Présentant la communication de la République hellénique, M. Daniel Garrigue, rapporteur, a rappelé que selon la règle « non bis in idem » (ou « ne bis in idem » ), nul ne peut être poursuivi, jugé ou puni deux fois pour la même infraction. Connu du droit romain (d’après un rescrit d’Antonin le Pieux, celui qui avait été acquitté pour un crime ne pouvait plus être accusé pour ce crime), ce principe répond à des préoccupations évidentes de sécurité juridique et d’équité. Son respect est bien assuré au niveau national, à l’intérieur d’un même Etat (c’est-à-dire de manière verticale), mais son application horizontale, entre Etats membres, pose des difficultés. La diversité des règles régissant ce principe dans les différentes conventions internationales applicables et des pratiques nationales divergentes créent en effet une insécurité juridique, qui rend la définition de règles communes indispensables.

L’application uniforme du principe « non bis in idem » est d’autant plus nécessaire que la plupart des instruments juridiques adoptés en matière de reconnaissance mutuelle font de cette règle un motif de refus d’exécution d’une décision rendue par une juridiction d’un autre Etat membre : il en est ainsi, par exemple, dans la décision-cadre du 13 juin 2002 relative au mandat d’arrêt européen (art.3, 2) ou dans celle relative à la reconnaissance mutuelle des sanctions pécuniaires (art.4, 2).

Ce projet de décision-cadre, qui constitue l’une des premières initiatives législatives visant à renforcer les droits fondamentaux dans l’espace judiciaire européen, est donc bienvenu, l’état du droit actuel n’étant pas satisfaisant.
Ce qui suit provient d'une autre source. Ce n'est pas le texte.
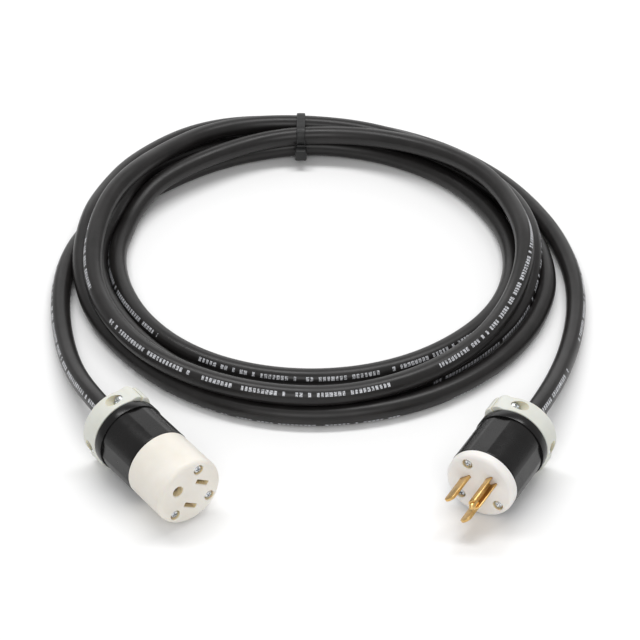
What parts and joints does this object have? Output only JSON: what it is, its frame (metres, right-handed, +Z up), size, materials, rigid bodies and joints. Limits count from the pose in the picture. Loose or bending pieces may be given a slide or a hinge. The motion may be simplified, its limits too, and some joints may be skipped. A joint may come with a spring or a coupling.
{
  "type": "power cord",
  "caption": "Coiled black flexible power cord held by a cable tie, with a grounded straight-blade plug and a matching cord connector, both clamped and screwed on.",
  "frame": {"origin": "centre of the box round the coil and both ends, on the surface that the cord lies on", "axes": "+Y from the two cord ends to the tied side of the coil, +X from the connector to the plug, +Z up"},
  "size_m": [0.2818, 0.3534, 0.0363],
  "materials": {
    "cord": "satin rubber jacket",
    "shell": "satin black nylon",
    "nylon": "natural translucent nylon",
    "clamp": "natural translucent nylon",
    "tie": "satin nylon",
    "brass": "rolled brass",
    "zinc": "zinc plated",
    "copper": "bare stranded copper",
    "wire_hot": "black insulation",
    "wire_neutral": "white insulation",
    "wire_ground": "green insulation"
  },
  "bodies": {
    "cord_assembly": {"cord_coil": "cord", "connector_lead": "cord", "plug_lead": "cord", "cable_tie": "tie", "plug_front": "nylon", "plug_shell": "shell", "plug_clamp_jaw_back": "clamp", "plug_assembly_screw_1": "zinc", "plug_assembly_screw_2": "zinc", "plug_assembly_screw_3": "zinc", "plug_blade_hot": "brass", "plug_blade_neutral": "brass", "plug_ground_pin": "brass", "plug_pressure_plate_hot": "zinc", "plug_terminal_screw_hot": "brass", "plug_wire_end_hot": "copper", "plug_wire_hot": "wire_hot", "plug_pressure_plate_neutral": "zinc", "plug_terminal_screw_neutral": "brass", "plug_wire_end_neutral": "copper", "plug_wire_neutral": "wire_neutral", "plug_pressure_plate_ground": "zinc", "plug_terminal_screw_ground": "brass", "plug_wire_end_ground": "copper", "plug_wire_ground": "wire_ground", "connector_front": "nylon", "connector_shell": "shell", "connector_clamp_jaw_back": "clamp", "connector_assembly_screw_1": "zinc", "connector_assembly_screw_2": "zinc", "connector_assembly_screw_3": "zinc", "connector_contact_hot": "brass", "connector_contact_neutral": "brass", "connector_contact_ground": "brass", "connector_pressure_plate_hot": "zinc", "connector_terminal_screw_hot": "brass", "connector_wire_end_hot": "copper", "connector_wire_hot": "wire_hot", "connector_pressure_plate_neutral": "zinc", "connector_terminal_screw_neutral": "brass", "connector_wire_end_neutral": "copper", "connector_wire_neutral": "wire_neutral", "connector_pressure_plate_ground": "zinc", "connector_terminal_screw_ground": "brass", "connector_wire_end_ground": "copper", "connector_wire_ground": "wire_ground"},
    "plug_clamp_jaw": {"plug_clamp_jaw_front": "clamp"},
    "plug_clamp_screw_left": {"plug_clamp_screw_left": "zinc"},
    "plug_clamp_screw_right": {"plug_clamp_screw_right": "zinc"},
    "connector_clamp_jaw": {"connector_clamp_jaw_front": "clamp"},
    "connector_clamp_screw_left": {"connector_clamp_screw_left": "zinc"},
    "connector_clamp_screw_right": {"connector_clamp_screw_right": "zinc"}
  },
  "joints": [
    {"name": "plug_clamp_travel", "type": "slide", "parent": "cord_assembly", "child": "plug_clamp_jaw", "axis": [0.6481, -0.3637, 0.6691], "range_m": [0, 0.0025]},
    {"name": "plug_clamp_screw_left_turn", "type": "hinge", "parent": "plug_clamp_jaw", "child": "plug_clamp_screw_left", "pos_m": [0.09256, -0.11484, 0.03224], "axis": [0.6481, -0.3637, 0.6691], "range_deg": [0, 1125.5]},
    {"name": "plug_clamp_screw_right_turn", "type": "hinge", "parent": "plug_clamp_jaw", "child": "plug_clamp_screw_right", "pos_m": [0.10773, -0.12335, 0.01292], "axis": [0.6481, -0.3637, 0.6691], "range_deg": [0, 1125.5]},
    {"name": "connector_clamp_travel", "type": "slide", "parent": "cord_assembly", "child": "connector_clamp_jaw", "axis": [-0.6604, -0.5012, 0.5592], "range_m": [0, 0.0025]},
    {"name": "connector_clamp_screw_left_turn", "type": "hinge", "parent": "connector_clamp_jaw", "child": "connector_clamp_screw_left", "pos_m": [-0.10523, -0.11889, 0.0111], "axis": [-0.6604, -0.5012, 0.5592], "range_deg": [0, 1125.5]},
    {"name": "connector_clamp_screw_right_turn", "type": "hinge", "parent": "connector_clamp_jaw", "child": "connector_clamp_screw_right", "pos_m": [-0.09365, -0.1101, 0.03266], "axis": [-0.6604, -0.5012, 0.5592], "range_deg": [0, 1125.5]}
  ],
  "couplings": [
    {"joint": "plug_clamp_screw_left_turn", "follows": "plug_clamp_travel", "rad_per_m": 7854},
    {"joint": "plug_clamp_screw_right_turn", "follows": "plug_clamp_travel", "rad_per_m": 7854},
    {"joint": "connector_clamp_screw_left_turn", "follows": "connector_clamp_travel", "rad_per_m": 7854},
    {"joint": "connector_clamp_screw_right_turn", "follows": "connector_clamp_travel", "rad_per_m": 7854}
  ]
}
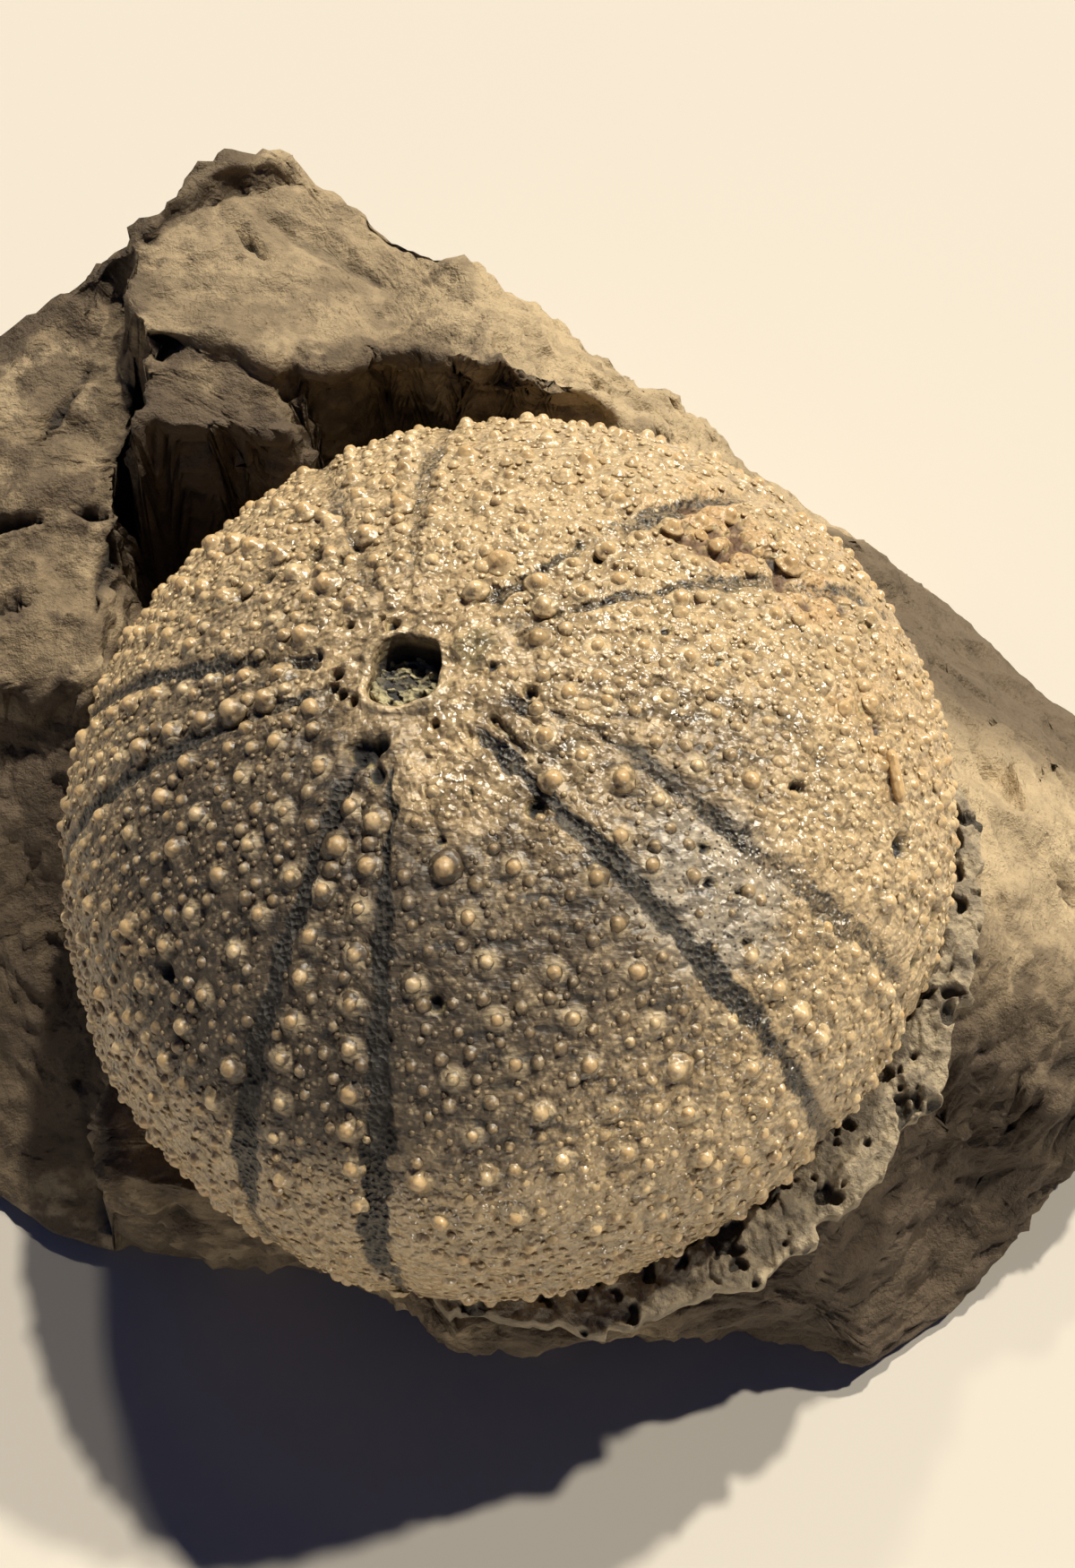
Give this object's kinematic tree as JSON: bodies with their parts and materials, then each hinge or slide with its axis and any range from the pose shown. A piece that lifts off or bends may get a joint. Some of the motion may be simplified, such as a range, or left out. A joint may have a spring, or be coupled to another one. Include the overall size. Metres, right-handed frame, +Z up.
{
  "type": "fossil sea urchin in matrix",
  "caption": "Domed fossil sea urchin test with knobs, pore bands and an open vent hole, seated in a broken block of matrix rock with a flat base.",
  "frame": {"origin": "on the flat base of the rock, straight under the centre of the test's widest line", "axes": "+Z up from the table; +X to the right and +Y away from the front, where the test overhangs the rock and its crown leans to the left"},
  "size_m": [0.107, 0.0973, 0.0501],
  "materials": {
    "calcite_test": "glossy translucent calcite with cream knobs and dark speckled pore bands",
    "vent_sediment": "rough crumbly hardened sediment",
    "matrix_rock": "rough broken limestone, tan on the lit facets and grey at the collar"
  },
  "bodies": {
    "root": {"sea_urchin_test": "calcite_test", "vent_sediment": "vent_sediment", "matrix_rock": "matrix_rock"}
  },
  "joints": []
}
Cette proposition soulève cependant des difficultés, et sa rédaction appelle certaines améliorations ou clarifications.

*

I. Les règles actuelles relatives au principe « non bis in idem » ne sont pas satisfaisantes.

A. La règle « non bis in idem » est un principe fondamental, dont l’application reste cependant difficile.

1. Un principe fondamental

a ) En droit international

Le principe « non bis in idem » est un concept juridique ancien et fondamental, déjà présent dans le Code d’Hammourabi (vers 1700 avant notre ère) et dans le Code de Justinien, et énoncé par plusieurs anciennes Constitutions françaises, telles que la Constitution du 3 septembre 1791 (titre III, chapitre V, art. 9 : « tout homme acquitté par un jury légal ne peut plus être repris ni accusé pour le même fait ») ou celle du 5 fructidor an III (art.253). La Common Law fait état, pour sa part, dès 1164 de l’interdiction de modifier une décision définitive, dans le litige qui opposait Henry II et Thomas Becket.

Plusieurs Constitutions étrangères le mentionnent : l’article 103 de la Loi fondamentale allemande de 1949 affirme ainsi que « nul ne peut être puni plusieurs fois pour le même fait, sur la base des lois pénales générales », et l’article 29 de la Constitution portugaise de 1976 proclame que « nul ne peut être jugé plus d’une fois pour le même crime ».

Le Pacte dit « de New York » relatif aux droits civils et politiques du 19 décembre 1966 lui donne une portée internationale en affirmant, en son article 14, 7, que « nul ne peut être poursuivi ou puni en raison d’une infraction pour laquelle il a déjà été acquitté ou condamné par un jugement définitif conformément à la loi et à la procédure pénale de chaque pays ». Le protocole additionnel n° 7 à la Convention européenne de sauvegarde des droits de l’homme et des libertés fondamentales, en date du 22 novembre 1984, prévoit aussi que « nul ne peut être poursuivi ou puni pénalement par les juridictions du même Etat en raison d’une infraction pour laquelle il a déjà été acquitté ou condamné par un jugement définitif rendu conformément à la loi et à la procédure pénale de cet Etat » (art. 4). Le principe « non bis in idem » est affirmé par cette disposition avec une force particulière, puisqu’il fait partie des droits auxquels il ne peut être apporté aucune dérogation au titre des circonstances particulières visées par l’art.15 CEDH, ce qui en fait un droit absolu (comme le droit à la vie ou le droit à ne pas être torturé).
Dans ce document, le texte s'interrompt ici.